Telling yourself you will leave the bank when God says is the best prepping message ever. You will not be disappointed if you end up leaving after two hours.

2. When they make your complaint ‘serious’

A lot of things happen over the weekend. We have people getting their ATM cards jammed in the machine, we also have people getting debited without being paid and those who never received money sent to them during the week.
The list of complaints is endless; but you can be sure that some bankers will make it serious when they hide under ‘protocols and procedures’. The jammed ATM card may have to be collected at your branch in Bauchi even though it got seized in a machine at Ikeja.
The antidote is to have a sachet of paracetamol in your bag when going. You cannot come an’ kill yourself.

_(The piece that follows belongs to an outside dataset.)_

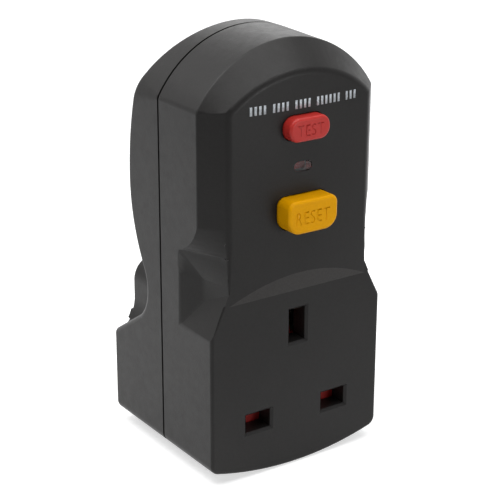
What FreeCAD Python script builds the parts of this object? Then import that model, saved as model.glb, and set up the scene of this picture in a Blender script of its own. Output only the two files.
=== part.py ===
import FreeCAD, Part
import math
import os
import Sketcher
from FreeCAD import Placement, Rotation, Vector

# Plug-in residual current adapter with one socket outlet, drawn in millimetres.
# X runs right as seen from the socket side, Y runs back into the wall, Z runs up.
# The origin lies on the wall plane, midway between the live and neutral pins.

doc = FreeCAD.newDocument("rcd_plug_adapter")
sheet = doc.addObject("Spreadsheet::Sheet", "Sizes")

SIZES = {
    # Housing outline, seen from the front
    "body_width": 49.0,
    "crown_top": 90.6,
    "crown_draft": 0.8,
    "crown_shoulder": 76.3,
    "crown_corner": 2.5,
    "foot_drop": 13.9,
    "foot_bow": 3.6,
    "foot_corner": 2.5,
    # Housing depth, measured from the wall plane
    "body_depth": 45.0,
    "rear_depth": 23.4,
    "seam_gap": 0.35,
    "lip_reach": 1.8,
    "lip_thickness": 1.1,
    "lip_play": 0.1,
    "wall": 2.4,
    "face_thickness": 3.0,
    # Sloped border and bowed control panel above the socket
    "border_depth": 5.6,
    "panel_width": 39.2,
    "panel_shoulder": 76.2,
    "panel_top": 84.5,
    "panel_bow": 0.9,
    "socket_top": 31.3,
    "crescent_slope": 0.19,
    "edge_round": 0.8,
    # Finger hollow on each side of the front shell
    "hollow_depth": 13.5,
    "hollow_fold_depth": 8.0,
    "hollow_fold_width": 42.6,
    "hollow_fade_top": 50.0,
    "hollow_apex": 42.2,
    "hollow_full_top": 35.9,
    "hollow_low_front": 23.9,
    "hollow_low_back": 23.6,
    "hollow_low_half": 21.0,
    # Rounded back of the rear shell and its raised pin base
    "back_height": 54.1,
    "back_stand": 8.8,
    "back_radius_above": 75.0,
    "back_radius_below": 43.0,
    "back_corner": 14.0,
    "back_round": 1.5,
    "base_half": 18.8,
    "base_top": 29.4,
    "base_corner": 6.0,
    "base_flare": 12.0,
    "base_flare_run": 4.8,
    "base_flare_top": 19.2,
    "base_round": 1.2,
    "valley_depth": 5.8,
    "valley_height": 27.3,
    "wing_low": 11.3,
    # Pins of the plug and apertures of the socket
    "pin_pitch": 22.2,
    "line_pin_width": 6.35,
    "line_pin_thickness": 4.0,
    "line_pin_reach": 17.7,
    "earth_pin_height": 8.0,
    "earth_pin_thickness": 4.0,
    "earth_pin_reach": 22.7,
    "pin_play": 0.05,
    "pin_flange": 1.8,
    "pin_flange_margin": 0.5,
    "pin_tail": 2.6,
    "sleeve_length": 9.5,
    "sleeve_thickness": 0.6,
    "base_wall": 2.6,
    "line_slot_width": 7.0,
    "line_slot_height": 4.6,
    "earth_slot_width": 4.6,
    "earth_slot_height": 8.4,
    "slot_chamfer": 0.6,
    "slot_depth": 5.0,
    "slot_wall": 1.2,
    # Socket contacts, their carrier and the pins' tray
    "strip_thickness": 0.6,
    "jaw_gap": 4.2,
    "line_jaw_width": 6.0,
    "earth_jaw_height": 7.0,
    "tip_play": 0.2,
    "shutter_play": 0.3,
    "tray_ahead": 1.2,
    "tray_thickness": 2.0,
    "tray_top": 36.0,
    "pillar_radius": 1.6,
    "pillar_x": 18.8,
    "pillar_z": 14.0,
    # Shutter
    "shutter_thickness": 1.6,
    "shutter_travel": 5.8,
    "shutter_cover": 0.3,
    "shutter_stem": 6.4,
    "ramp_depth": 3.5,
    "coil_wire": 0.4,
    # Controls on the panel
    "test_height": 71.0,
    "test_width": 11.2,
    "test_tall": 5.6,
    "test_corner": 2.6,
    "test_proud": 2.8,
    "reset_height": 51.1,
    "reset_stem_rise": 1.6,
    "reset_width": 13.8,
    "reset_tall": 8.0,
    "reset_corner_top": 2.0,
    "reset_corner_low": 3.4,
    "reset_proud": 4.5,
    "button_play": 0.25,
    "button_round": 0.8,
    "button_flange": 1.2,
    "flange_thickness": 1.0,
    "running_play": 0.3,
    "window_height": 61.7,
    "window_width": 5.0,
    "window_tall": 2.4,
    "lens_set_back": 0.15,
    "lens_flange": 0.8,
    # Circuit board and trip mechanism
    "board_front": 20.6,
    "board_width": 34.0,
    "board_low": 39.5,
    "board_top": 73.5,
    "board_back": 19.0,
    "board_post_x": 13.5,
    "board_post_z": 71.4,
    "board_screw_radius": 1.0,
    "board_screw_reach": 3.0,
    "lens_thickness": 0.5,
    "test_stem": 2.4,
    "test_stem_end": 23.2,
    "test_leaf_foot": 9.0,
    "flag_half": 2.75,
    "flag_gap": 0.9,
    "flag_axis_y": 38.4,
    "flag_axis_z": 60.0,
    "flag_top": 64.0,
    "trunnion_radius": 0.8,
    "terminal_inner": 10.3,
    "terminal_outer": 15.0,
    "latch_half": 4.5,
    "latch_arm": 6.8,
    "plunger_back": 10.0,
    "bracket_left": 15.0,
    "bracket_right": 0.8,
    "resistor_radius": 1.6,
    "resistor_length": 8.0,
    "resistor_inner": 1.0,
    "resistor_height": 66.0,
    "capacitor_inner": 2.0,
    "capacitor_length": 12.0,
    "capacitor_low": 46.0,
    "capacitor_tall": 6.5,
    "capacitor_depth": 4.5,
    "absorber_x": 8.0,
    "absorber_height": 56.0,
    "absorber_radius": 4.5,
    "absorber_thickness": 3.6,
    "chip_inner": 13.2,
    "chip_width": 3.3,
    "chip_low": 42.0,
    "chip_length": 6.0,
    "chip_thickness": 1.6,
    "winding": 0.9,
    "ramp_half": 1.8,
    "tip_taper": 1.0,
    "pin_round": 0.4,
    "strap_half": 1.5,
    "strap_low": 20.7,
    "frame_front": 36.0,
    "frame_plate": 1.2,
    "frame_width": 22.0,
    "frame_low": 43.0,
    "frame_top": 61.3,
    "post_radius": 1.2,
    "stem_radius": 2.5,
    "stem_end": 33.0,
    "carrier_front": 31.5,
    "carrier_thickness": 3.0,
    "carrier_low": 45.0,
    "carrier_top": 59.0,
    "contact_reach": 12.0,
    "contact_radius": 1.5,
    "contact_height": 1.0,
    "blade_inner": 5.5,
    "blade_width": 4.6,
    "latch_thickness": 0.8,
    "latch_depth": 27.2,
    "plunger_radius": 1.2,
    "plunger_depth": 25.9,
    "plunger_height": 65.8,
    "coil_radius": 3.5,
    # Earth leakage transformer
    "core_height": 6.5,
    "core_low": 5.0,
    "core_outer": 7.5,
    "core_inner": 3.5,
    "core_depth": 13.5,
    "lead_radius": 0.9,
    # Screws
    "screw_radius": 1.5,
    "screw_head_radius": 2.7,
    "screw_head": 2.0,
    "screw_play": 0.2,
    "boss_radius": 3.2,
    "high_screw_x": 16.5,
    "high_screw_z": 79.5,
    "low_screw_x": 18.6,
    "low_screw_z": -6.5,
}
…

3. Bankers are living proofs that monotony is a killer of drive and passion

If you ever get hooked in a hot debate about monotony killing passion and drive, do not sweat over it. Visiting the bank will make you see beyond the horizon and change your mind.
Doing the same thing should make you get better every day; however, it gets to a time when your productivity starts to decline. Economists will understand this better!
Some bankers lose their sharpness over time. They become undaunted by customer’s complaints and make you return to the bank for a matter that could be laid to rest almost immediately.

4. Some of them are nonchalant

Many Nigerian bankers are lackadaisical when it comes to delivering in the bank. The internet is always an excuse to be as slow as possible.
And if you meet them when they are in an awry state, they may snap and make you look like you are not being considerate.
And because you cannot see their laptop screen, you will have to wait till heaven breathes an air of release unto them. The best you can do here is to breathe in and out; this will help your heart.

5. They make their work a big deal

Having some Nigerian bankers attend to you will make you wonder if you are being unserious with your job.
Every job has its specifications and technicalities; some bankers attach so much importance to being in their office.
You are most likely to feel ‘jobless’ while clamoring for attention in the banking hall. Dear brother, please endure it. You will be vindicated at the end of the day.

6. When you are being schooled on the queue

Some banks are known for the long queues customers have to wait on.
A banker once asked a customer to step back in line because she had not summoned her. The moment the customer went back to the queue, she called her to step forward again. It was not a fair treatment but some Nigerian bankers are that mean.
Once they are on their seats, they assume the position of the alpha and omega of your bank account. Your best option is to brace yourself before entering the banking hall. Be prepared not to let any banker tamper with your mood.
You may get lucky by meeting the ones that will give you an extraordinary banking experience. Choose your bank wisely.